Even if nothing at all—no checking or vetting or reviewing—were done in the interval before a post or video went live, the waiting period itself would offer an important advantage. It would allow thought.
Humans have not one but two cognitive systems. In his book Thinking, Fast and Slow, the Nobel Prize–winning psychologist Daniel Kahneman calls them System 1 and System 2. System 1 is intuitive, automatic, and impulsive. It makes snap judgments about dangers such as predators or opportunities such as food, and it delivers them to our awareness without conscious thought. It is also often wrong. It is biased and emotional. It overreacts and underreacts. System 2, by contrast, is slower and involves wearying cognitive labor. It gathers facts, consults evidence, weighs arguments, and makes reasoned judgments. It protects us from the errors and impulsivity of System 1.
We need both systems, especially if we care about anger management. Arthur C. Brooks, a social scientist and the author of the recent book Love Your Enemies: How Decent People Can Save America From the Culture of Contempt, told me in an email that one of the most effective ways to tone down social hostility is to “put some cognitive space between stimulus and response when you are in a hot hedonic state—or, as everyone’s mom used to put it, ‘When you’re mad, count to ten before you answer.’ ” Slowing ourselves down gives time for System 2 to kick in.
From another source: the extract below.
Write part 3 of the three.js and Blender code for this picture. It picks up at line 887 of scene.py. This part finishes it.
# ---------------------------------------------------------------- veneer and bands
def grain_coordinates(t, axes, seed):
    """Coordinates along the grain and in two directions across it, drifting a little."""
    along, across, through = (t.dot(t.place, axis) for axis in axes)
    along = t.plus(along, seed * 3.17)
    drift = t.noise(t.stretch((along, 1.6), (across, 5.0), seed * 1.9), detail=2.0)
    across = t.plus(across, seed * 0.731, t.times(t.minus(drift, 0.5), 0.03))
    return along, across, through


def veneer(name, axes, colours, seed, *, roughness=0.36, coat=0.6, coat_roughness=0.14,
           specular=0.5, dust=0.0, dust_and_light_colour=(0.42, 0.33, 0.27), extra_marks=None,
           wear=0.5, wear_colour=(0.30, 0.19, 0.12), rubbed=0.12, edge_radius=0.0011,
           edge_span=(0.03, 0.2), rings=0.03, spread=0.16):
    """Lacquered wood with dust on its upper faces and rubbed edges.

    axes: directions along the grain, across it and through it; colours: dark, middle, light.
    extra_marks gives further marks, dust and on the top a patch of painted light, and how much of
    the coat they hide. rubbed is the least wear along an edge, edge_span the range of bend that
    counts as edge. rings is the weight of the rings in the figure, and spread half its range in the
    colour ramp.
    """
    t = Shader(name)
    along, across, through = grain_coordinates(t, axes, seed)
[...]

Offline, our lives are hemmed in by institutions that force us to engage System 2, even when we are disinclined to. Children are taught to wait their turn before talking; grown-ups are frequently required to wait before marrying, divorcing, buying a gun. No matter how sure they may feel, scientists face peer review, lawyers face adversarial proceedings, and so forth. Also, back in the day, before instanticity, technology itself slowed us down. Printing and distributing words required several distinct stages and often multiple people; even a trip to the mailbox or a wait for the mail carrier afforded time for second thoughts. Abraham Lincoln, Harry Truman, and Winston Churchill were among the many public figures who wrote what Lincoln called “hot letters,” splenetic missives that vented anger but were never mailed. (Usually. One of Truman’s rants escaped and threatened a Washington Post writer with a black eye.)
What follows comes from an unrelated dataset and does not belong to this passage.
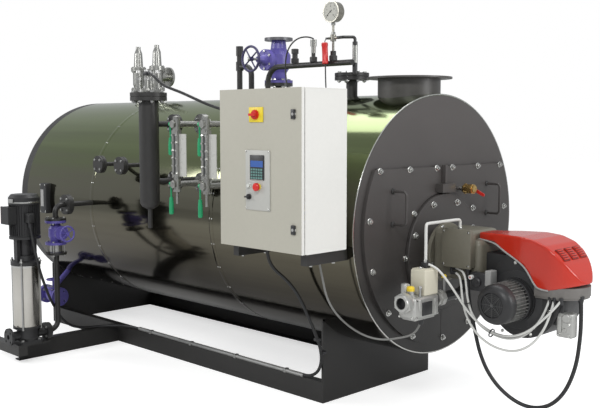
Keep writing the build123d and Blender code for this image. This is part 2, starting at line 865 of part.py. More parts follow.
# Two spring safety valves, each on its nozzle, with the outlet turned away
safety_xs = (-2450.0, -2208.0)
with BuildPart() as safety_valves:
    for x in safety_xs:
        rod((x, 0, axis_height + 500), (x, 0, 1830), 30)
        rod((x, 0, 1812), (x, 0, 1848), 58)
        turned(
            (x, 0, 1848),
            (0, 0, 1),
            [(0, 34), (30, 44), (130, 44), (130, 58), (160, 58), (160, 36), (270, 30), (300, 18), (320, 18)],
        )
        rod((x, 0, 1930), (x, 95, 1930), 32)
        rod((x, 95, 1930), (x, 113, 1930), 75)
        rod((x, 60, 1930), (x, 114, 1930), 24, mode=Mode.SUBTRACT)
        bolt_holes((x, 113, 1930), (0, 1, 0), 55.0, 4, 9.0, 18.0)
    seat_on_drum()
safety_valves.part.label = "safety_valves"
export_step(safety_valves.part, "parts/safety_valves.step")

# Level standpipe, held off the drum by two flanged pipes
standpipe_flange_radius = 105.0
tap_pipe_radius = 17.0
with BuildPart() as standpipe:
    turned(
        (standpipe_x, standpipe_y, standpipe_bottom),
        (0, 0, 1),
        [
            (0, 20),
            (14, 44),
            (34, standpipe_radius),
            (standpipe_top - standpipe_bottom, standpipe_radius),
        ],
    )
    for low in (standpipe_top - 46, standpipe_top - 22):
        rod((standpipe_x, standpipe_y, low), (standpipe_x, standpipe_y, low + 22), standpipe_flange_radius)
    rod((standpipe_x, standpipe_y, 972), (standpipe_x, standpipe_y, standpipe_bottom + 20), 13)
    for height in (upper_tap_height, lower_tap_height):
        rod((standpipe_x, standpipe_y, height), (standpipe_x, -300, height), tap_pipe_radius)
        turned(
            (standpipe_x, tap_flange_y + 36, height),
            (0, -1, 0),
            [
                (0, spare_flange_radius),
                (17, spare_flange_radius),
                (17, spare_flange_radius - 20),
                (19, spare_flange_radius - 20),
                (19, spare_flange_radius),
                (36, spare_flange_radius),
            ],
        )
    seat_on_drum()
standpipe.part.label = "level_standpipe"
export_step(standpipe.part, "parts/level_standpipe.step")

with BuildPart() as electrodes:
    for turn in range(4):
        x = standpipe_x + 55 * cos(turn * pi / 2 + pi / 4)
        y = standpipe_y + 55 * sin(turn * pi / 2 + pi / 4)
        turned((x, y, standpipe_top), (0, 0, 1), [(0, 17), (26, 17), (26, 13), (120, 13), (128, 8)])
electrodes.part.label = "level_electrodes"
export_step(electrodes.part, "parts/level_electrodes.step")

# Two level gauges on taps of their own, each a glass in a frame between two cocks
gauge_xs = (standpipe_x + gauge_pitch, standpipe_x + 2 * gauge_pitch)
glass_half_width = 26.0
with BuildPart() as level_gauges:
    for x in gauge_xs:
        for height in (upper_tap_height, lower_tap_height):
            rod((x, standpipe_y + 20, height), (x, -300, height), tap_pipe_radius)
            turned(
                (x, tap_flange_y + 36, height),
                (0, -1, 0),
                [
                    (0, spare_flange_radius),
                    (17, spare_flange_radius),
                    (17, spare_flange_radius - 20),
                    (19, spare_flange_radius - 20),
                    (19, spare_flange_radius),
                    (36, spare_flange_radius),
                ],
            )
            rod((x, standpipe_y, height - 34), (x, standpipe_y, height + 34), 20)
            rod((x, standpipe_y + 30, height), (x, standpipe_y - 24, height), 15)
            rod((x - 48, standpipe_y, height), (x, standpipe_y, height), 10)
        rod((x, standpipe_y, lower_tap_height - 110), (x, standpipe_y, lower_tap_height), 8)
        block(
            (x - glass_half_width, standpipe_y - 15, lower_tap_height + 34),
            (x + glass_half_width, standpipe_y + 15, upper_tap_height - 34),
        )
        block(
            (x + glass_half_width, standpipe_y - 2, lower_tap_height + 44),
            (x + glass_half_width + 60, standpipe_y + 2, upper_tap_height - 54),
        )
    seat_on_drum()
level_gauges.part.label = "level_gauges"
export_step(level_gauges.part, "parts/level_gauges.step")

# Cock handles of the gauges, hanging down beside them while the cocks are open
handle_gap = 0.3
for x, gauge in zip(gauge_xs, ("1", "2")):
    for height, place in ((upper_tap_height, "upper"), (lower_tap_height, "lower")):
        with BuildPart() as cock_handle:
            stem_x = x - 48 - handle_gap
            rod((stem_x, standpipe_y, height), (stem_x - 14, standpipe_y, height), 11)
            rod((stem_x - 7, standpipe_y, height), (stem_x - 7, standpipe_y, height - 80), 5)
            turned(
                (stem_x - 7, standpipe_y, height - 75),
                (0, 0, -1),
                [(0, 10), (40, 13), (90, 13), (98, 10)],
            )
        cock_handle.part.label = f"gauge_{gauge}_{place}_handle"
        export_step(cock_handle.part, f"parts/gauge_{gauge}_{place}_handle.step")

# Feed pump: in-line base casting, stainless sleeve with its head, and the motor on a lantern
foot_low = beam_height + pump_plate_thickness
with BuildPart() as pump_base:
    block((pump_x - 88, pump_y - 70, foot_low), (pump_x + 60, pump_y + 70, foot_low + 20))
    turned(
        (pump_x, pump_y, foot_low + 20),
        (0, 0, 1),
        [(0, 62), (20, 70), (80, 70), (80, pump_sleeve_radius + 6), (96, pump_sleeve_radius + 6)],
    )
    for side in (-1, 1):
        turned(
            (pump_x, pump_y, pump_port_height),
            (0, side, 0),
            [(40, 30), (pump_port_reach + 12, 30), (pump_port_reach + 12, 57.5), (pump_port_reach + 28, 57.5)],
        )
    block((pump_x - 100, pump_y - 200, foot_low - 100), (pump_x + 100, pump_y + 200, foot_low), mode=Mode.SUBTRACT)
    rod((pump_x, pump_y - 145, pump_port_height), (pump_x, pump_y - 80, pump_port_height), 16, mode=Mode.SUBTRACT)
    bolt_holes((pump_x, pump_y - pump_port_reach - 28, pump_port_height), (0, -1, 0), 42.5, 4, 7.0, 16.0)
pump_base.part.label = "pump_base"
export_step(pump_base.part, "parts/pump_base.step")

head_low = 654.0
sleeve_low = foot_low + 116
with BuildPart() as pump_sleeve:
    turned(
        (pump_x, pump_y, sleeve_low),
        (0, 0, 1),
        [(0, pump_sleeve_radius), (head_low - sleeve_low, pump_sleeve_radius)],
    )
pump_sleeve.part.label = "pump_sleeve"
export_step(pump_sleeve.part, "parts/pump_sleeve.step")

motor_low = 827.0
with BuildPart() as pump_head:
    turned((pump_x, pump_y, head_low), (0, 0, 1), [(0, 96), (22, 96), (30, 60), (60, 56), (60, 40), (motor_low - head_low, 40)])
    for side in (-1, 1):
        block(
            (pump_x - 22, pump_y + side * 58 - 12, head_low + 22),
            (pump_x + 22, pump_y + side * 58 + 12, motor_low),
        )
pump_head.part.label = "pump_head"
export_step(pump_head.part, "parts/pump_head.step")

with BuildPart() as pump_motor:
    turned(
        (pump_x, pump_y, motor_low),
        (0, 0, 1),
        [(0, 100), (16, 100), (16, 90), (224, 90), (224, 100), (270, 100), (290, 84)],
    )
    block((pump_x - 50, pump_y - 140, 930), (pump_x + 50, pump_y - 80, 1040))
pump_motor.part.label = "pump_motor"
export_step(pump_motor.part, "parts/pump_motor.step")

# Feed pipe from the pump's outlet up to the feed valve, and from there into the drum
feed_valve_low = 711.0
feed_valve_height = 847.0
feed_valve_top = 928.0
port_face_y = pump_y + pump_port_reach + 28
with BuildPart() as feed_pipe:
    rod((pump_x, port_face_y, pump_port_height), (pump_x, port_face_y + 18, pump_port_height), 55)
    pipe(
        [
            (pump_x, port_face_y + 18, pump_port_height),
            (pump_x, feed_pipe_y, pump_port_height),
            (pump_x, feed_pipe_y, feed_valve_low - 14),
        ],
        feed_pipe_radius,
        60.0,
    )
    rod((pump_x, feed_pipe_y, feed_valve_low - 14), (pump_x, feed_pipe_y, feed_valve_low), 70)
    rod((pump_x, feed_pipe_y, feed_valve_top), (pump_x, feed_pipe_y, feed_valve_top + 14), 70)
    pipe(
        [
            (pump_x, feed_pipe_y, feed_valve_top + 14),
            (pump_x, feed_pipe_y, feed_height),
            (pump_x, feed_flange_y - 16, feed_height),
        ],
        feed_pipe_radius,
        50.0,
    )
    rod((pump_x, feed_flange_y - 18, feed_height), (pump_x, feed_flange_y + 18, feed_height), 68)
    rod((pump_x, feed_flange_y + 18, feed_height), (pump_x, -300, feed_height), feed_pipe_radius)
    seat_on_drum()
feed_pipe.part.label = "feed_pipe"
export_step(feed_pipe.part, "parts/feed_pipe.step")

feed_wheel_x = pump_x + 150
small_hub_length = 22.0
with BuildPart() as feed_valve:
    turned(
        (pump_x, feed_pipe_y, feed_valve_low),
        (0, 0, 1),
        [(0, 38), (54, 38), (54, 70), (70, 70), (70, 30), (110, 48), (160, 48), (190, 30), (201, 30), (201, 70), (feed_valve_top - feed_valve_low, 70)],
    )
    rod((pump_x, feed_pipe_y, feed_valve_height), (pump_x + 84, feed_pipe_y, feed_valve_height), 34)
    rod((pump_x + 68, feed_pipe_y, feed_valve_height), (pump_x + 84, feed_pipe_y, feed_valve_height), 48)
    rod(
        (pump_x + 84, feed_pipe_y, feed_valve_height),
        (feed_wheel_x - small_hub_length / 2 - running_gap, feed_pipe_y, feed_valve_height),
        8,
    )
feed_valve.part.label = "feed_valve"
export_step(feed_valve.part, "parts/feed_valve.step")

with BuildPart() as feed_wheel:
    handwheel((feed_wheel_x, feed_pipe_y, feed_valve_height), (1, 0, 0), 56, 6.0, 4, small_hub_length)
feed_wheel.part.label = "feed_valve_wheel"
export_step(feed_wheel.part, "parts/feed_valve_wheel.step")

# Blow-down valve low at the rear, its outlet flange towards the burner end
drain_y = -640.0
drain_height = 268.0
drain_valve_x = -2700.0
drain_half_length = 100.0
drain_wheel_height = drain_height + 122
with BuildPart() as drain_valve:
    pipe(
        [
            (drain_valve_x - drain_half_length - 14, drain_y, drain_height),
            (drain_valve_x - drain_half_length - 90, drain_y, drain_height),
            (drain_valve_x - drain_half_length - 90, drain_y + 90, drain_height),
            (drain_valve_x - drain_half_length - 90, -100, drain_height + 420),
        ],
        20.0,
        40.0,
    )
    for side in (-1, 1):
        turned(
            (drain_valve_x, drain_y, drain_height),
            (side, 0, 0),
            [(0, 46), (30, 46), (60, 28), (drain_half_length - 16, 28), (drain_half_length - 16, 70), (drain_half_length, 70)],
        )
    rod(
        (drain_valve_x - drain_half_length, drain_y, drain_height),
        (drain_valve_x - drain_half_length - 16, drain_y, drain_height),
        70,
    )
    bolt_holes((drain_valve_x + drain_half_length, drain_y, drain_height), (1, 0, 0), 50.0, 4, 9.0, 16.0)
    rod((drain_valve_x, drain_y, drain_height), (drain_valve_x, drain_y, drain_height + 66), 34)
    rod((drain_valve_x, drain_y, drain_height + 52), (drain_valve_x, drain_y, drain_height + 68), 46)
    rod(
        (drain_valve_x, drain_y, drain_height + 68),
        (drain_valve_x, drain_y, drain_wheel_height - small_hub_length / 2 - running_gap),
        8,
    )
    seat_on_drum()
drain_valve.part.label = "blow_down_valve"
export_step(drain_valve.part, "parts/blow_down_valve.step")

with BuildPart() as drain_wheel:
    handwheel((drain_valve_x, drain_y, drain_wheel_height), (0, 0, 1), 52, 6.0, 4, small_hub_length)
drain_wheel.part.label = "blow_down_wheel"
export_step(drain_wheel.part, "parts/blow_down_wheel.step")
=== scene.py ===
import math
import bpy
from mathutils import Matrix, Vector


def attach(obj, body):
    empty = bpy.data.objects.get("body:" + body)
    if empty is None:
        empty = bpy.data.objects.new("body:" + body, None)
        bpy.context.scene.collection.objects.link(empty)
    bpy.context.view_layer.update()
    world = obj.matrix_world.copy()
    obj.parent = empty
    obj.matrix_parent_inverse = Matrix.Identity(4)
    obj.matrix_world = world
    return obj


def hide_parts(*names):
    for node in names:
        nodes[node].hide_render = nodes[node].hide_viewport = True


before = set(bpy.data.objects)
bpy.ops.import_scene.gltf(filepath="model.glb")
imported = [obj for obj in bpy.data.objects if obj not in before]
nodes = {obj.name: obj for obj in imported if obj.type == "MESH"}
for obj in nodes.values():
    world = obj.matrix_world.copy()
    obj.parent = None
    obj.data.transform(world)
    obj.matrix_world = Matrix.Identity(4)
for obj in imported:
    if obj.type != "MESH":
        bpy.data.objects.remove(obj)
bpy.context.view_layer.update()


# Room and camera
# The boiler stands alone on a pale studio floor. The camera stands off the front
# left corner at eye height, with the lens that the photograph was taken with.
def place_camera():
    lens = bpy.data.cameras.new("camera")
    camera = bpy.data.objects.new("camera", lens)
    bpy.context.collection.objects.link(camera)
    camera.location = (3.373, -4.028, 1.577)
    camera.rotation_euler = (math.radians(90 - 5.2007), 0, math.radians(45.097))
    film_width = 36.0
    focal_pixels = 885.86
    photo_width = 600
    lens.sensor_width = film_width
    lens.lens = film_width * focal_pixels / photo_width
    lens.clip_end = 100.0
    bpy.context.scene.camera = camera


def soft_lamp(name, place, target, size, power):
    lamp = bpy.data.lights.new(name, "AREA")
    lamp.shape = "RECTANGLE"
    lamp.size, lamp.size_y = size
    lamp.energy = power
    holder = bpy.data.objects.new(name, lamp)
    bpy.context.collection.objects.link(holder)
    holder.location = place
    facing = Vector(target) - Vector(place)
    holder.rotation_euler = facing.to_track_quat("-Z", "Y").to_euler()


place_camera()
soft_lamp("key_lamp", (3.5, -5.5, 5.2), (-0.8, 0.0, 0.9), (3.4, 0.9), 205)
soft_lamp("side_lamp", (-5.0, -5.0, 3.6), (-1.4, 0.0, 1.0), (3.0, 1.2), 110)
soft_lamp("front_lamp", (6.0, 1.5, 3.0), (0.5, 0.0, 1.0), (2.5, 2.5), 130)
soft_lamp("top_lamp", (-1.2, 0.5, 5.5), (-1.2, 0.0, 1.0), (5.0, 2.0), 110)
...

On social media, no publisher or postal worker forces a pause. In 2013, a public-relations executive posted a tasteless and apparently racist joke on Twitter, intending (she later said) to satirize bigotry, not endorse it. Then she boarded an 11-hour flight. By the time she disembarked, she was world-famous, and not in a good way. She lost her job and became a pariah. What if Twitter had required her to pause for a while, and then asked her whether she was sure about her tweet? We’ll never know, but time to reflect might very well have improved her judgment.
Recently, an acquaintance of mine found himself compelled to apologize for tweeting profanely. I asked him: Would a cooling-off period have made a difference? He replied that he would still have shared his thoughts, but more temperately. And, he added, if Twitter offered a setting requiring users to take 10 before tweeting, he would turn it on.
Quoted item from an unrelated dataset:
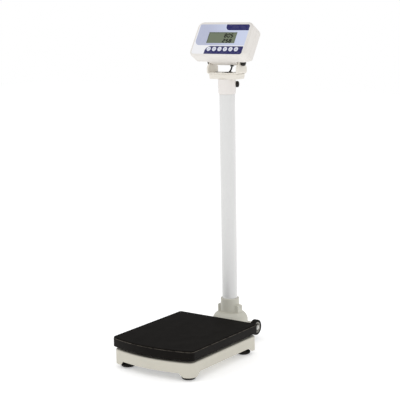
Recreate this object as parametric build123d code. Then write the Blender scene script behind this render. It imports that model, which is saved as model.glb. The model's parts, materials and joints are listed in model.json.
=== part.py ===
from build123d import *
import math
import os

# Electronic column scale for a clinic: a low platform on four screw feet, a tubular column behind
# it with two transport wheels at its base, and a tilting, swivelling display head on top.
# Sizes are in millimetres. +X is the user's right, +Y runs from the platform to the column and +Z
# is up. The origin is on the floor, under the middle of the whole scale.

# ---- driving dimensions -------------------------------------------------------------------------
PLATFORM_Y = -60.0          # middle of the platform's straight sides
COLUMN_Y = PLATFORM_Y + 241.5
WHEEL_Y = PLATFORM_Y + 300.0

COVER_HALF_WIDTH = 150.0
COVER_REAR = 172.0          # rear edge, from the platform's middle
COVER_SIDE_FRONT = -179.0   # where the straight sides end
COVER_BULGE = -204.0        # the bowed front edge's foremost point
COVER_CORNER = 17.0
COVER_REAR_CORNER = 9.0
COVER_BOTTOM = 66.0
COVER_TOP = 92.0
COVER_WALL = 2.5
MAT_THICKNESS = 3.0
MAT_INSET = 1.0

FRAME_INSET = 14.0          # weighing frame inside the cover's outline
FRAME_BOTTOM = 61.0
FRAME_TOP = 86.0
FRAME_SHEET = 3.0

BASE_INSET = 3.0            # base tray inside the cover's outline
BASE_CORNER = 26.0
BASE_REAR_CORNER = 14.0
BASE_BOTTOM = 25.0
BASE_TOP = 58.0
BASE_WALL = 3.0
BASE_EDGE = 4.0
LOBE_BOTTOM = 12.0          # corner skirts that wrap the feet
LOBE_ROOT_HALF = 33.0
LOBE_TIP_HALF = 22.0
LOBE_CORNER = 10.0
TONGUE_HALF = 58.5          # round-ended tongue of the tray under the column
TONGUE_OVERLAP = 30.0
TONGUE_EDGE = 1.5
AXLE_BOX_HALF = 45.0        # lower, narrow end of the tray over the axle
AXLE_BOX_REAR = 314.0
AXLE_BOX_TOP = 53.0
AXLE_BOX_CORNER = 10.0
AXLE_BOX_EDGE = 3.0
WINDOW_HALF = 30.0          # opening in the deck round the load cell
WINDOW_FRONT = -88.0
WINDOW_REAR = 120.0

SPINE_HALF = 30.0           # box-section chassis
SPINE_BOTTOM = 27.0
SPINE_TOP = 45.0
SPINE_WALL = 3.0
SPINE_FRONT = -163.0
SPINE_REAR = 288.0
MEMBER_HALF_LENGTH = 132.0
MEMBER_WIDTH = 26.0
FRONT_FOOT = -150.0
REAR_FOOT = 144.0
FOOT_X = 114.0
STOP_X = 60.0
HOUSING_SCREW_X = 92.0
EAR_INNER = 36.0
EAR_OUTER = 40.0
EAR_TOP = 48.5

PAD_RADIUS = 22.0
FOOT_BOSS_TOP = 19.4
FOOT_STUD_RADIUS = 5.0
FOOT_STUD_TOP = 50.0
NUT_BOTTOM = 19.5

CELL_LENGTH = 150.0
CELL_WIDTH = 40.0
CELL_BOTTOM = 53.0
CELL_TOP = 77.0
CELL_BOLTS = (45.0, 65.0)

WHEEL_Z = 39.5
WHEEL_RADIUS = 25.5
WHEEL_INNER = 51.0
WHEEL_WIDTH = 16.5
TYRE_SHOULDER = 3.0
HUB_RADIUS = 17.5
HUB_RIM = 2.5
HUB_BOSS = 6.0
HUB_OUTER_DISH = 9.0
HUB_INNER_DISH = 4.0
AXLE_RADIUS = 4.0
AXLE_HALF = 70.0
AXLE_GROOVE = 3.2
CLIP_FROM = 67.9
CLIP_TO = 68.9
CLIP_RADIUS = 7.5
SPACER_RADIUS = 6.5

SOCKET_RADIUS = 57.0
SOCKET_NECK = 30.0
SOCKET_TOP = 146.0
SOCKET_FOOT_TOP = 76.0
SOCKET_SHOULDER = (51.5, 89.5)  # radius and height of a point on the round shoulder
SOCKET_DOME_TOP = (37.5, 99.5)
SOCKET_HOLLOW_TOP = 78.0
SOCKET_BOSS_RADIUS = 9.0
SOCKET_BOLT_RADIUS = 4.0
SOCKET_BOLT_TIP = 72.0
LUG_REACH = 39.0
LUG_HALF = 13.0
LUG_TOP = 123.0
TUBE_RADIUS = 25.0
TUBE_BORE = 23.4
TUBE_BOTTOM = 75.0
TUBE_TOP = 849.0
CABLE_BORE = 21.0           # way for the cable under the tube
HEX_SOCKET_RADIUS = 1.5
SOCKET_BOLT_X = 20.0
SOCKET_BOLT_Y = 38.0
SET_SCREW_Z = 115.0
SET_SCREW_RADIUS = 3.0
SET_SCREW_OUTER = 38.5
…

Instanticity is hard to walk away from. Social-media companies are addicted to addictiveness, and some might resist any curtailment of profitable impulsivity. Some users might also reject a cooling-off interval, or abandon a platform that imposed one. Yet many other people are already trying to count to 10 before they tweet, and would welcome help. And many tech-industry leaders are looking for ways to dial back internet-enabled pathologies. Rethinking instanticity would help us put our better selves forward, perhaps often enough to make social media more sociable.